Jonathan Bock, managing director at Wells Fargo Securities and an expert on business development companies and corporate lending, says the best thing for investors to do right now is temper expectations for both sides of the private debt trade. Bock doesn’t expect a wall of cash to come into the market from the banks, but he believes a shakeout is afoot for private debt funds and BDCs.

“Any Tom, Dick, or Harry can raise $100 million and say they are a great lender, but that’s going to be harder to prove in the next five years,” Bock says. “Just because there is a lot of dry powder doesn’t mean there aren’t opportunities, but investors will have to focus on the quality of who they lend with and lend to.”

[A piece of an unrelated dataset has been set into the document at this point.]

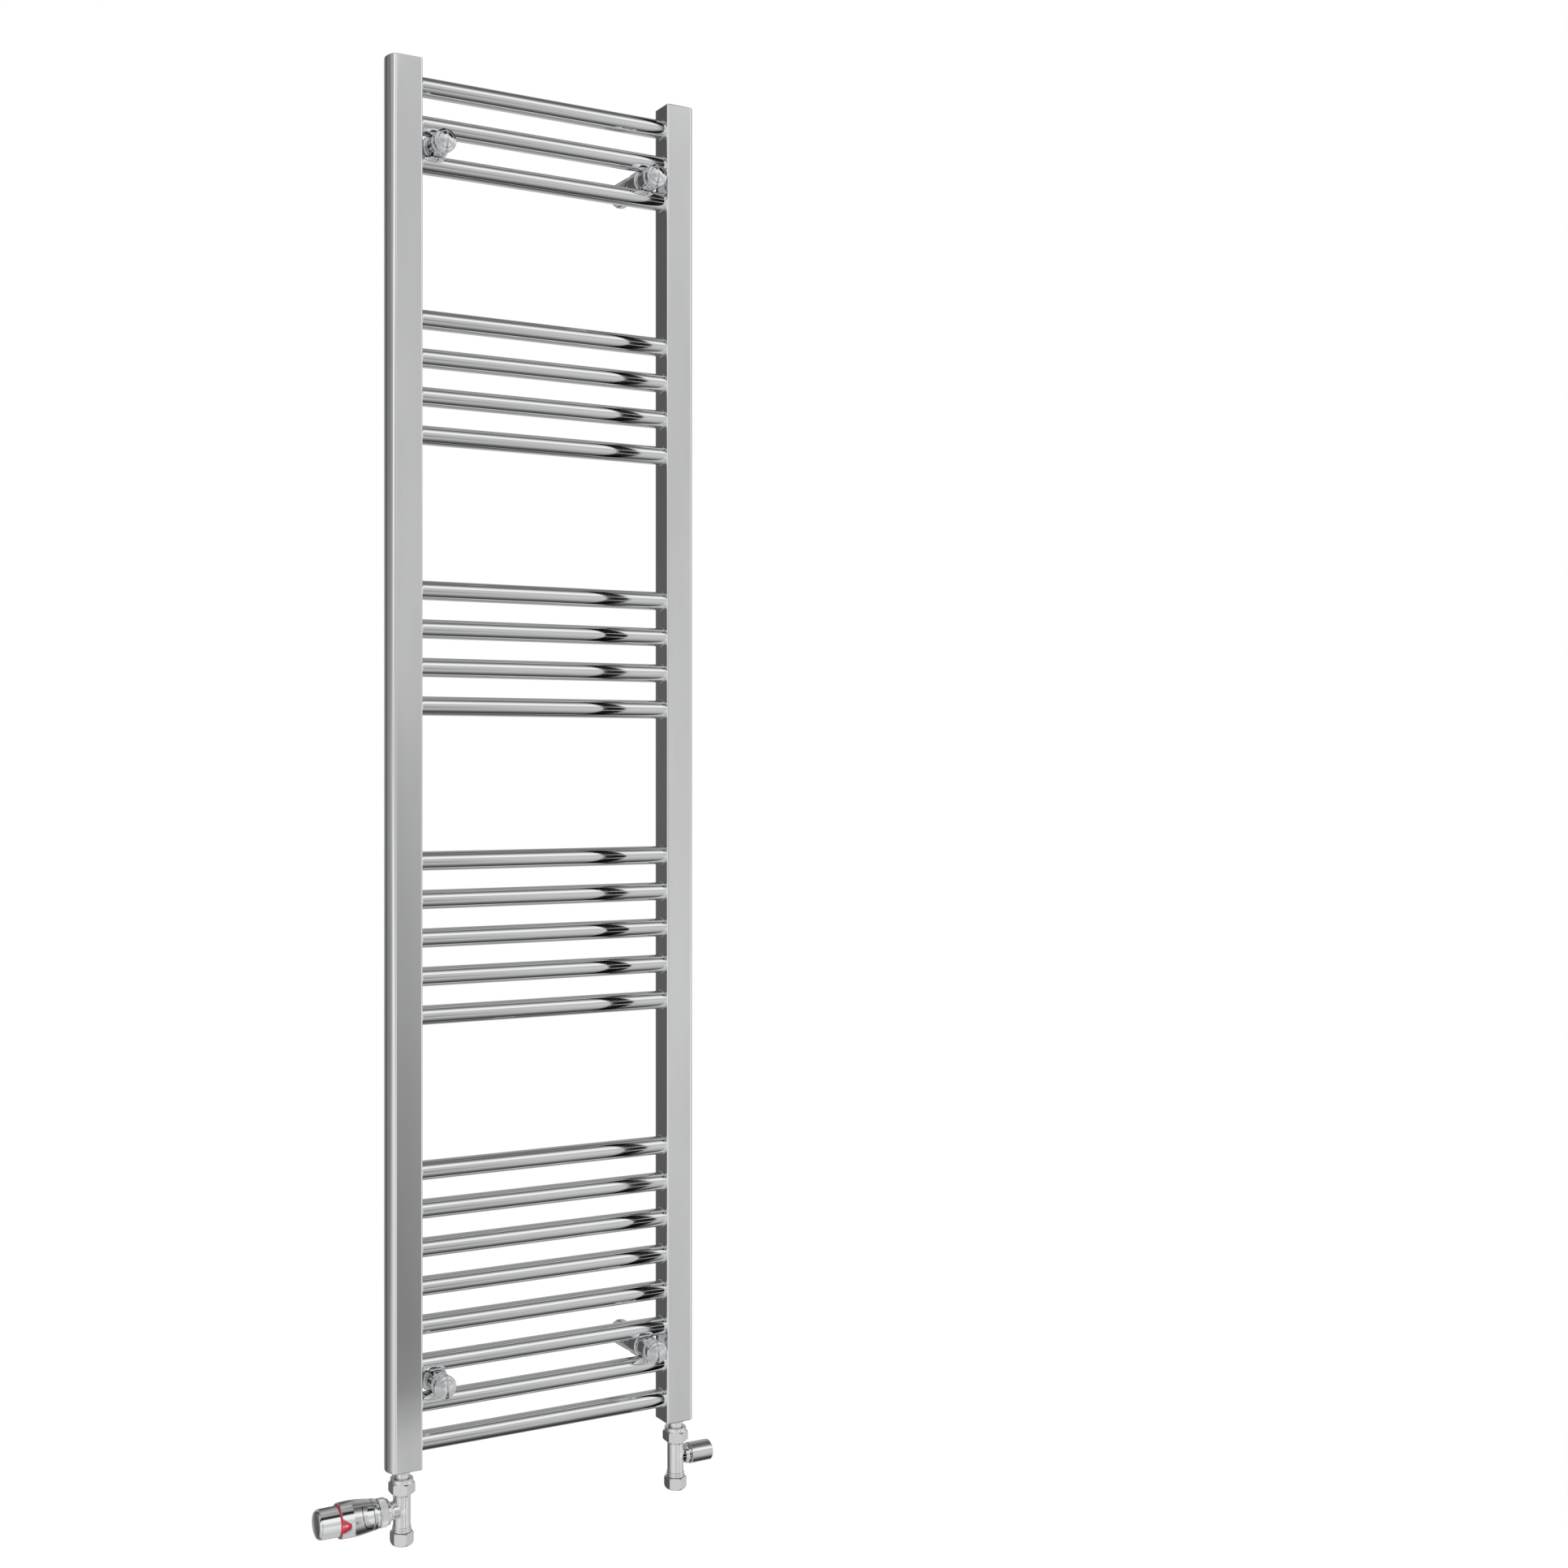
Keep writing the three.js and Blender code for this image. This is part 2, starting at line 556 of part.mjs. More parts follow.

Business development companies, for example, are lenders that are publicly traded but aren’t banks and act more like private debt funds. According to Bock, their stock performance is an indicator of the broader shakeout in nonbank credit. BDCs that have consistently overpromised and underdelivered are finding themselves exposed to the market.

“People talk about BDC performance because many of them trade above book value, but the well-run BDCs consistently trade at book,” Bock says. “This is true for business relationships in general. If you have a well-run business, you probably have a well-run loan book.”

Looking ahead, Bock sees the differentiation that took place among BDCs extending to other parts of the nonbank credit universe: “The asset class will continue to generate solid returns, but we are entering the part of the cycle where the subpar performers are going to be exposed.”